Events: Conferences, Training

Digital Humanities RSE: King’s Digital Lab as experiment and lifecycle - 29 Sept, 15:00 – 16:30 UTC, James Smithies, Arianna Ciula, SORSE talk series

Next up in the Series of Online Research Software Events series, a walk about a research software lab at Kings College, London:

This SORSE event describes King’s Digital Lab (KDL), a Research Software Engineering lab operating within the Faculty of Arts and Humanities at King’s College London (UK). The KDL team of 18 project managers, analysts, designers, engineers, and systems managers specialise in arts & humanities, cultural heritage, and creative industries research and development. The talk will provide a current state overview of the lab, and describe our RSE HR roles (see https://zenodo.org/record/2564790) and a relatively recent trial initiative that defines the different ways the team can contribute to research.

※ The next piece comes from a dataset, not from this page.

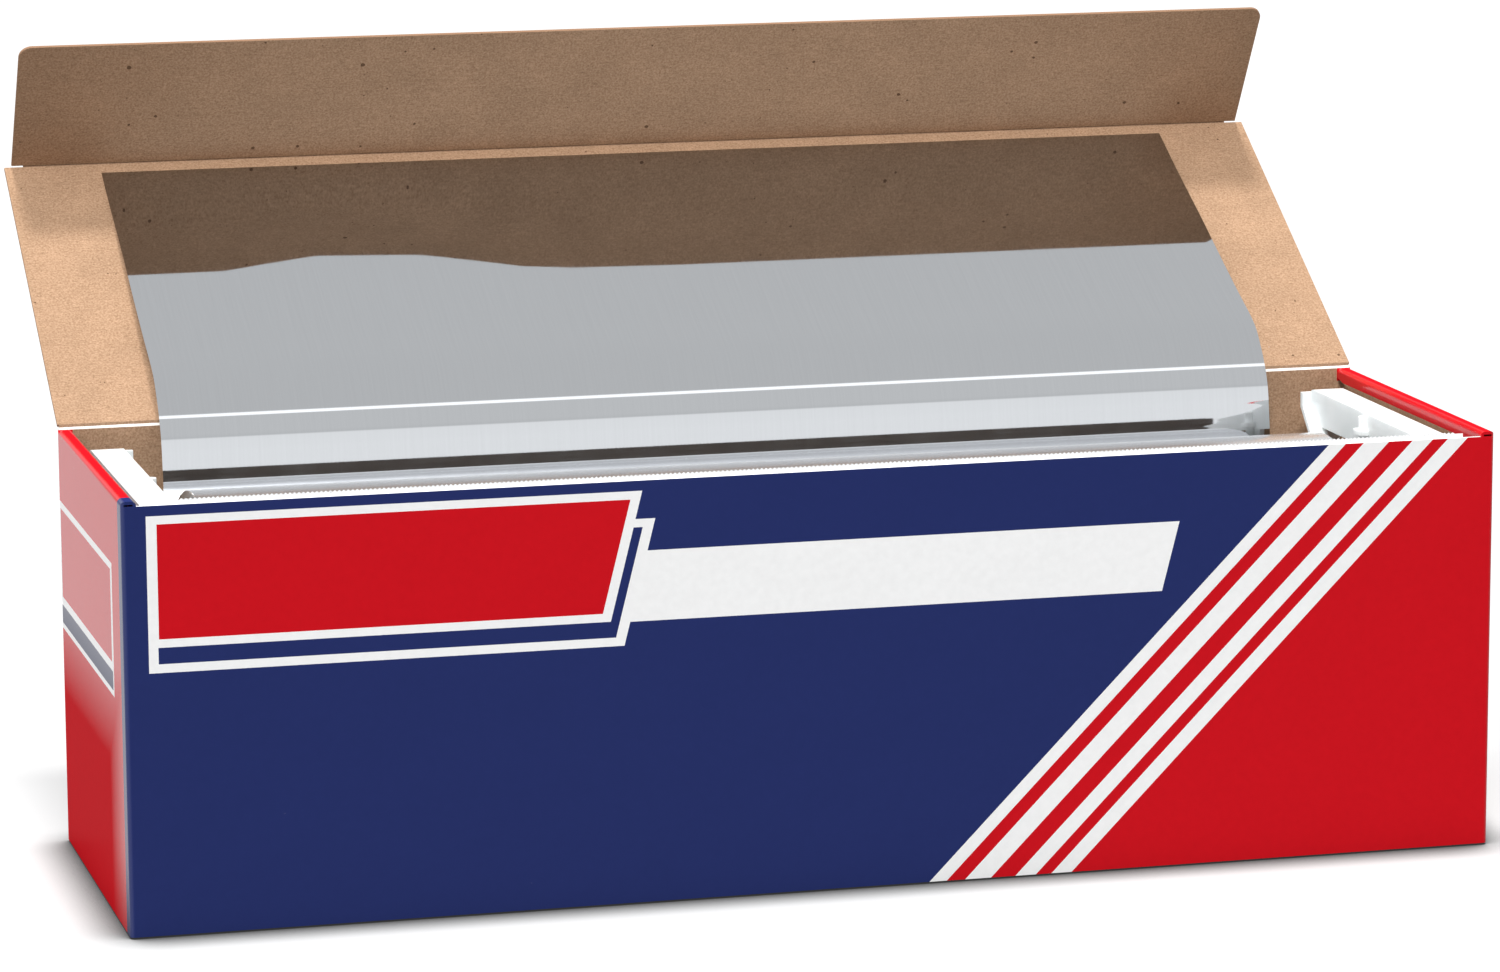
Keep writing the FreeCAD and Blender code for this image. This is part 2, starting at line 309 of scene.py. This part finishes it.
def chipboard(paint):
    """Unprinted grey-brown board: colour and bump height."""
    grain = paint.noise(0.55, detail=3, rough=0.65)
    blotch = paint.noise(14, detail=3)
    fibre = paint.noise(0.5, detail=1, stretch=(0.16, 1, 1))
    colour = paint.mix(grain.ramp(0.3, 0.72), KRAFT_DARK, KRAFT)
    colour = paint.shade(colour, blotch.ramp(0.3, 0.7, 0.94, 1.05))
    colour = paint.shade(colour, fibre.ramp(0.3, 0.7, 0.95, 1.05))
    flecks = paint.cells(4.6).below(paint.noise(6).ramp(0.5, 0.75, 0.03, 0.17))
    specks = paint.cells(1.5).below(paint.noise(3).ramp(0.5, 0.8, 0.02, 0.2))
    light_flecks = paint.cells(7.3).below(paint.noise(5).ramp(0.6, 0.8, 0.0, 0.08))
    colour = paint.mix(flecks * 0.75, colour, FLECK)
    colour = paint.mix(specks * 0.5, colour, FLECK)
    colour = paint.mix(light_flecks * 0.6, colour, WHITE)
    return colour, grain * 0.6 + fibre * 0.4


def stripes(paint, x, z):
    """Blue field, slanted red and white stripes and a red field: colour at a place on the front."""
    slant = x - z * STRIPE_LEAN
    colour = paint.mix(slant.above(WHITE_STRIPES[1]), BLUE, RED)
    colour = paint.mix(slant.between(*WHITE_STRIPES), colour, WHITE)
    for left, right in RED_STRIPES:
        colour = paint.mix(slant.between(left, right), colour, RED)
    return colour


def front_art(paint, x, z):
    """Stripes, the red label with its outlines and bar, and the white banner, all left bare."""
    lean = x - z * LABEL_LEAN
    colour = stripes(paint, x, z)
    for ink, slanted, left, right, low, high in FRONT_LABEL:
        inside = (lean if slanted else x).above(left) * z.between(low, high) * lean.below(right)
        colour = paint.mix(inside, colour, ink)
    return colour


def end_art(paint, y, z):
    """Red end panel with a white label outline and a dark bar."""
    colour = RED
    for ink, front, back, low, high in END_LABEL:
        colour = paint.mix(y.between(front, back) * z.between(low, high), colour, ink)
    return colour


# Printed face: how rough it is and its thin gloss coat
INK_ROUGHNESS = 0.5
COAT_ROUGHNESS = 0.1
PANEL_GLOSS = 0.4
BUMP_DEPTH = 0.05


def worn_ink(paint, ink):
    """Ink with a faint mottle and rubbed spots."""
    mottle = paint.noise(2.2, detail=4, rough=0.6)
    ink = paint.shade(ink, mottle.ramp(0.3, 0.7, 0.975, 1.02))
    rub = paint.noise(9, detail=5, rough=0.7).above(0.74)
    return paint.mix(rub * 0.05, ink, WHITE)


def ink_ripple(paint):
    """Bump height of a printed face."""
    return paint.noise(26, detail=1) * 6 + paint.noise(0.9, detail=2) * 0.12


def printed_finish(paint, printed, glossy, ink, board_colour, board_height):
    """Join print and bare board into one finish, with a thin gloss coat where glossy is above 0."""
    paint.set(
        base_color=paint.mix(printed, board_colour, worn_ink(paint, ink)),
        roughness=printed.ramp(0, 1, 0.85, INK_ROUGHNESS),
        coat_weight=glossy,
        coat_roughness=COAT_ROUGHNESS,
        specular_ior_level=0.0,
    )
    paint.bump(ink_ripple(paint) * printed + board_height * printed.inverse() * 0.35, BUMP_DEPTH)


def carton_material():
    """Printed outside, brown inside, raw along the cut edges."""
    paint = Paint("carton_board")
    bare, height = chipboard(paint)
    x_out = paint.x.abs()
    y_out = paint.y.abs()
    beyond_x = (x_out - (HALF_LENGTH - CORNER)).math("MAXIMUM", 0)
    beyond_y = (y_out - (HALF_DEPTH - CORNER)).math("MAXIMUM", 0)
    out = (beyond_x * beyond_x + beyond_y * beyond_y).math("SQRT")
    outer = out.above(CORNER - BOARD * 0.5).either(paint.z.below(BOARD * 0.4))
    hem = x_out.above(HALF_LENGTH - HEM - 0.1)
    outer = outer.either(hem * paint.z.above(RIM - HEM_PRINT))

    # Cut edges: the tops of the front and back walls, and the lower edges of the hems' inner sides
    wall_top = paint.nz.above(0.7) * x_out.below(HALF_LENGTH - HEM)
    hem_low = paint.nz.below(-0.5) * paint.z.above(10)
    board = paint.mix(hem_low, bare, CUT_EDGE)
    board = paint.mix(wall_top * paint.y.below(0), board, LINED_EDGE)
    printed = outer * wall_top.either(hem_low).inverse()

    # The back carries the front's print and the right end the left end's, each turned round
    ink = front_art(paint, -(paint.x * paint.y.math("SIGN")), paint.z)
    end = end_art(paint, paint.y * -(paint.x.math("SIGN")), paint.z)
    on_end = y_out.below(HALF_DEPTH - WRAP).either(paint.y.above(0) * paint.ny.below(0.7))
    ink = paint.mix(on_end, ink, end)
    ink = paint.mix(paint.nz.below(-0.7) * paint.z.below(1), ink, BLUE)

    # The ends' coat is heavy in the upper half and towards the front, and thin below
    heavy = paint.z.ramp(40, 66).either(paint.y.ramp(-26, -50))
    glossy = printed * paint.nx.abs().ramp(0.1, 0.6) * heavy.ramp(0, 1, 0.03, 0.6)
    printed_finish(paint, printed, glossy, ink, board, height)
    return paint.material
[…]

Hacktoberfest 2020 - 1 Oct - 31 Oct

Not getting much coding in these days as a manager? More time spent in spreadsheets than in editors? Here’s your chance. Sponsored by Digital Ocean, this annual project encourages contribution to open source projects. If you’re one of the first 75,000 participants to complete the challenge by submitting 4 valid non-spammy PRs to any public GitHub repo (many projects will label issues with #Hacktoberfest in addition to good-first-issue or the like), and you will be eligible for a prize like a t-shirt. There’s a bunch of research software projects participating in climate science, geo sciences, and of course a zillion COVID-19 projects.

Fluid Numerics Cloud HPC livestreams - Weekly starting 1 Oct

Joe Schoonover of Fluid Numerics is doing weekly livestreams of doing HPC fluid dynamics in the cloud.

Random

Graduated beyond Little-Bobby-Tables style SQL-injection mischief in the “name” field of your various web accounts? Worried your service provider is storing passwords in plaintext? Maybe try choosing antivirus test strings as your password.

With the update of Windows you now read Windows-System-for-Linux linux files from within Windows … by way of plan 9.

Relatedly, someone’s put together a DOS system for linux, so you can run your favourite MS-DOS commands from linux.

A nice style guide for SQL from the folks at kickstarter.

Rookie HPC is a beginning set of tutorials and exercises for MPI and OpenMP. It even has a really cute MPI datatype creator/visualizer.

In fact, there’s a lot of really nice coding exercise websites out there. One I just found, exercism.io, has 118 exercises for… Tcl?